Sedangkan kalau kita tarik garis silsilah dari salah satu cucu Pak SBY yaitu Pancasakti Maharajasa Yudhoyoni, maka akan kita temui garis trah yang unik. Berikut hasilnya:

Garis Majapahit:

1. Anak:

2. Bapak:

  • Edhie Baskoro Yudhoyono

3. Kakek:

  • Susilo Bambang Yudhoyono

4. Buyut:

  • Raden Soekotjo

5. Canggah:

  • Raden Imam Hadjoeri

6. Wareng:

  • Hasanpoero

7. Udheg-udheg:

  • Hasanbasri

8. Gantung Siwur:

  • Kijai Djajanoedin

9. Gropak Senthe:

  • Ki Ageng Muchid Boedin

10. Debog Bosok:

  • Ki Ageng Baji Rakas

11. Galih Asem:

  • Poering Tojo

12. Gropak Waton:

  • Ki Ageng Djati Gumelar

13. Cendheng:

  • Ki Ageng Sambi Gumelar

14. Giyeng:

  • Ki Ageng Buwono Keling

15. Cumpleng:

  • Raden Wijaya/Kertarajasa Jayawardhana

Garis Singosari:

16. Ampleng:

  • Dyah Lembu Tal

17. Menyaman:

  • Mahisa Cempaka / Narasingamurti / Ratu Anghabaya

18. Menya-menya:

  • Mahisa Wong Ateleng

19. Trah Tumerah:

  • Ken Arok/Sri Ranggah Rajasa Batara Sang Amurwabumi (Founder Singosari sekaligus pendiri Wangsa Rajasa dan menggantikan dominasi Wangsa Isyana/Mpu Sindok.
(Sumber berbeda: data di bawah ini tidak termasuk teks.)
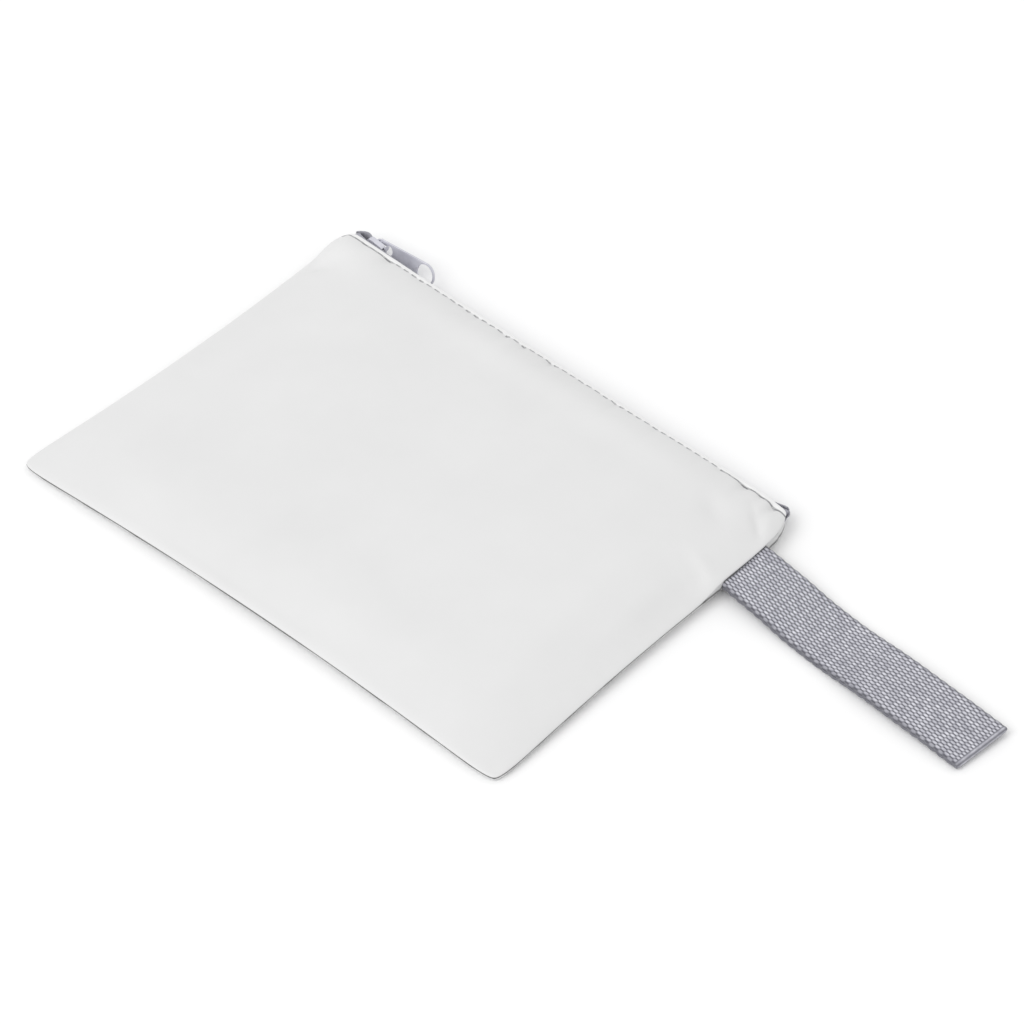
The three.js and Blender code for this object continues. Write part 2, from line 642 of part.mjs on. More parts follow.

Pawarta Jatim)

Menurut saya pribadi, unsur penamaan Maharajasa dalam nama cucu Pak SBY ini seakan menegaskan trah Wangsa Rajasa yang terus mengalir hingga sekarang.

Bayangkan saja, semasa sekolah pada pelajaran sejarah dan IPS,  kita selalu mempelajari kerajaan-kerajaan di Nusantara, termasuk Singosari dan juga Majapahit. Walau wujudnya kini tidak lagi ada, nyatanya trah para raja terus mengalir lho. 

Dan, ini membuat saya berpuas diri kala menemukan trah-trah keturunan Mahisa Cempaka, saking saya nge-fans pada beliau. Yah, sebab beliau memilih memerintah Singosari bersama Ranggawuni daripada adu bacok sebagaimana leluhurnya lakukan dahulu. Seolah mengakhiri dendam keris Mpu Gandring, sebagaimana dikutip dari laman Pawarta Jatim. It’s a good friendship sih!

So, menurutmu gimana? Apakah kawan-kawan sekalian juga berhasil menemukan Trah Tumerahnya?